Saunders shined from the beginning of the year, when the team traveled across the Atlantic to play preseason games in Italy. Amaker said that you could see “a progression of work ethic and improvement of confidence” in Saunders towards the end of his freshman year that carried over.

“In the summer, he took it to a different level—his work ethic, his determination, his commitment,” Amaker said. “My guess is that he would say he worked harder than he’s ever worked. In Italy, he was hands down our best player.”

At the NCAA tournament this year, Saunders said that part of his improvement over the course of the summer was not only physical but mental. In the fall, when Casey and Curry withdrew from school, the burden fell on the sophomore to take up the majority of the team’s scoring in their absence.

“A lot of it was getting mentally prepared for the whole season,” Saunders said. “I knew it would be a long season.”

The departure of Casey, in addition to the graduation of Wright, forced Amaker to adopt a different offense built around the unique talents of Saunders and freshman point guard Siyani Chambers. With the rotating cast of sophomores Jonah Travis, Steve Moundou-Missi, and Kenyatta Smith playing down low for the Crimson, Harvard used a four-out approach that relied on Saunders’ driving skills to open up outside looks for Rivard and Webster.

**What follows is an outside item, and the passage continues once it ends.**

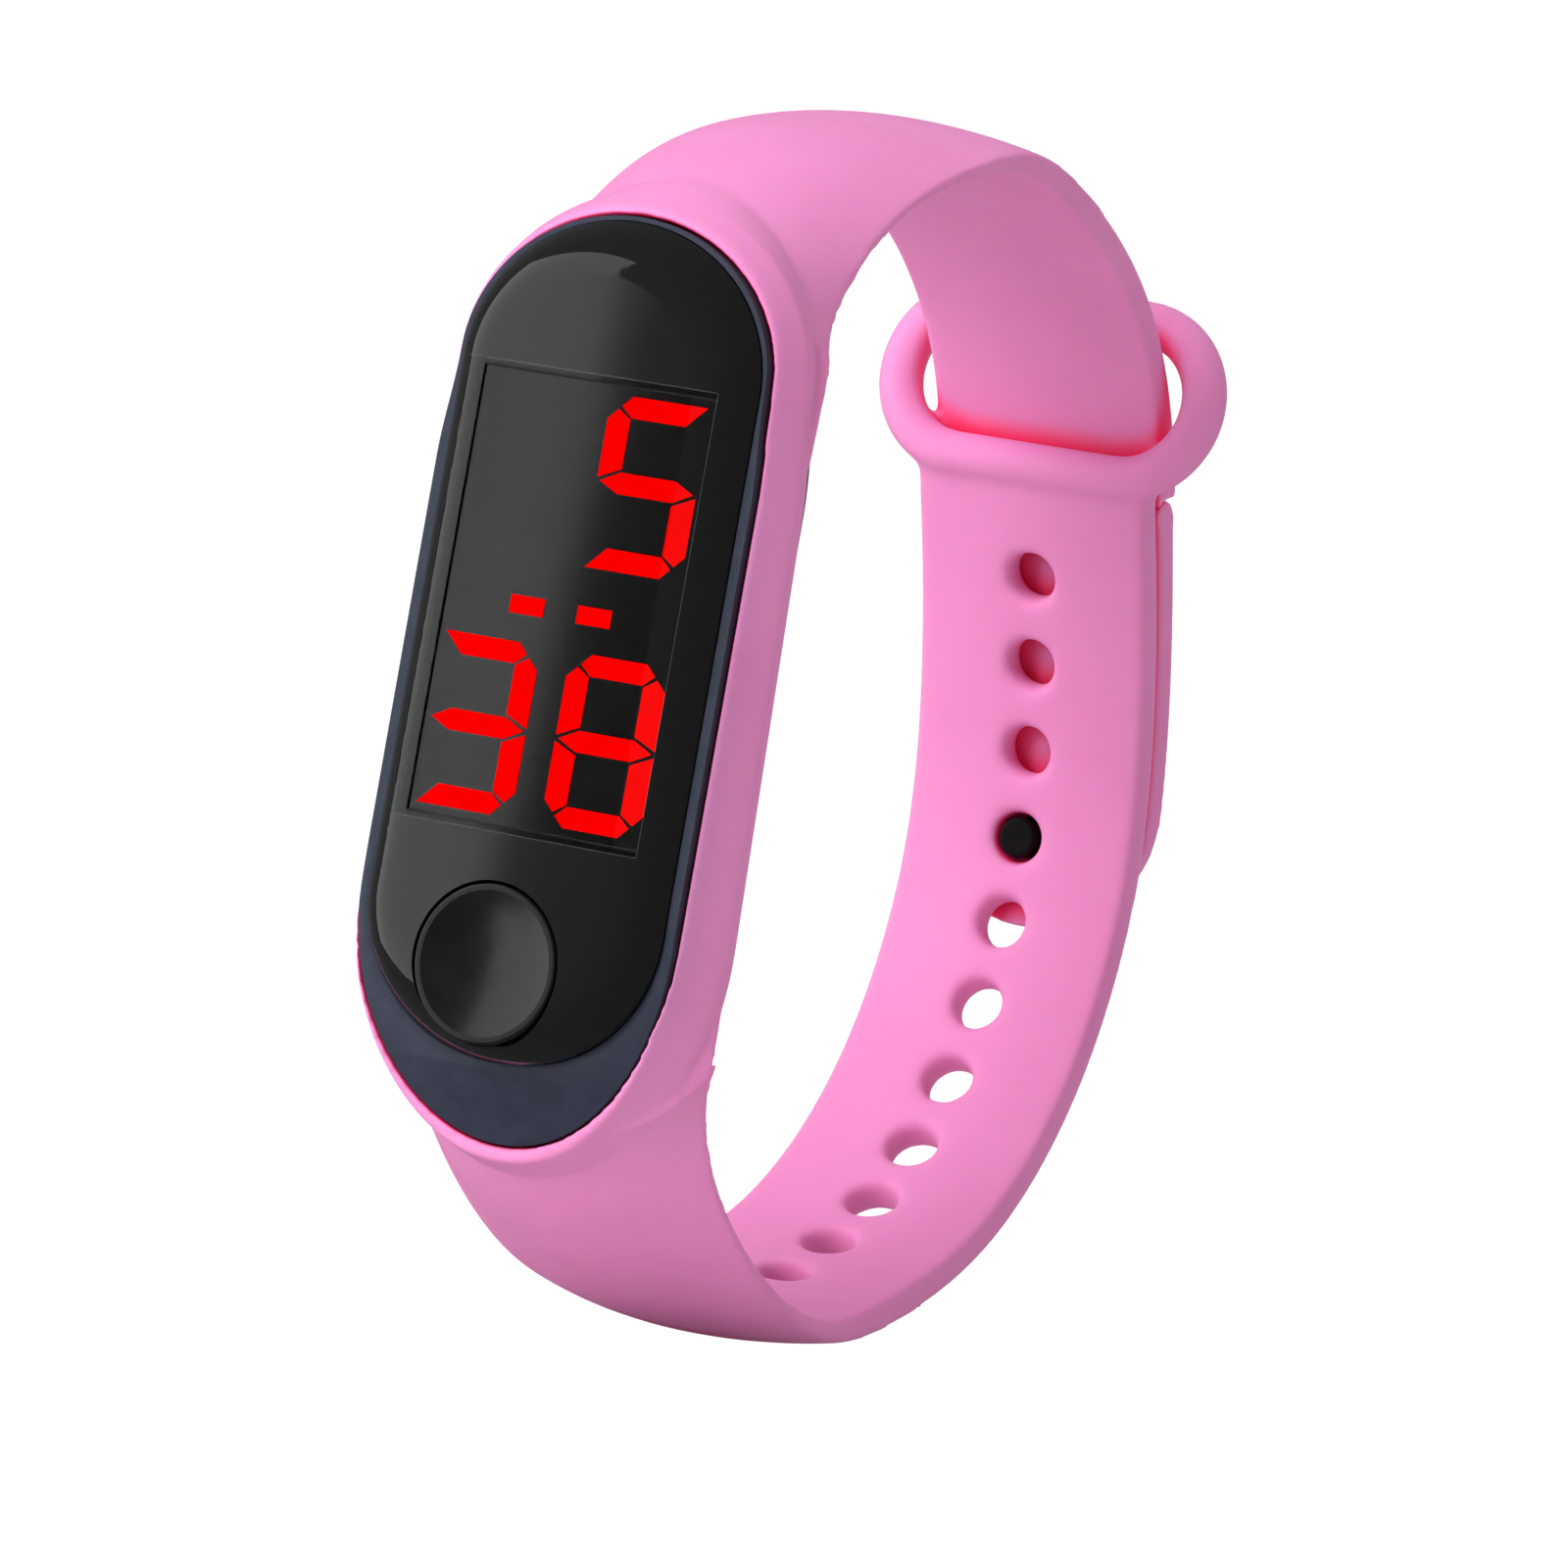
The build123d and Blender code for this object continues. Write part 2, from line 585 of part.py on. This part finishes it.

Saunders’ array of pull-up jumpers, mid-range floaters, and up-and-under layups forced defenses to collapse to the paint when he beat defenders off the dribble, forcing them away from the Crimson’s perimeter threats. Saunders was counted on not only to provide scoring—he averaged 16.2 points per game on the season—but to make the right pass when needed, when Chambers would swing the ball around the perimeter to find the open shot.

With few other options at shooting guard, Saunders rarely got rest. In playing 37.3 minutes a game, the sophomore delivered night after night with double-digit point totals in each game but one, the team’s final defeat against Arizona. At the tournament, the sophomore swingman credited Amaker with challenging him to raise his game on both ends during the season.

“That’s just a challenge that Coach had for me coming into the season,” Saunders said. “He told me he’d have me covering the best player and that he wanted me to lead us on offense.”

Time and time again, Saunders was the team’s rock. In both of the team’s two best wins of the non-conference season, at Boston College and California, the sophomore had 18 points. In helping Harvard stave off Dartmouth in overtime on Feb. 26, Saunders had 20 points, seven rebounds, and two blocks, as the team erased a 10-point deficit in the final moments of regulation. In two close victories against Brown—the first of which was a double-overtime barnburner—Saunders averaged 18.5 points and six rebounds.

Saunders’ year of hard work culminated with a team-high 18 points and four rebounds in the team’s second-round tournament victory against New Mexico. On the defensive end, Saunders held NBA prospect Tony Snell to just nine points on 12 shots and denied him the paint to force the Lobo into contested three after contested three. After UNM junior Kendall Williams missed a free throw with 11 seconds left, it was Saunders that emerged from a scrum with the ball, throwing it ahead to Chambers as the Crimson ran out the clock and made history.

For the sophomore combo guard, who had largely watched from the bench as Vanderbilt eliminated the Crimson in the first round in 2012, it was the culmination of a year-long transformation. It had begun with hundreds of shots hoisted in empty gyms. It had continued in arenas from California to Italy. It culminated when Saunders stepped to the line in Salt Lake City and sank two free throws with 17 seconds left to seal the victory, no longer shooting in an empty gym.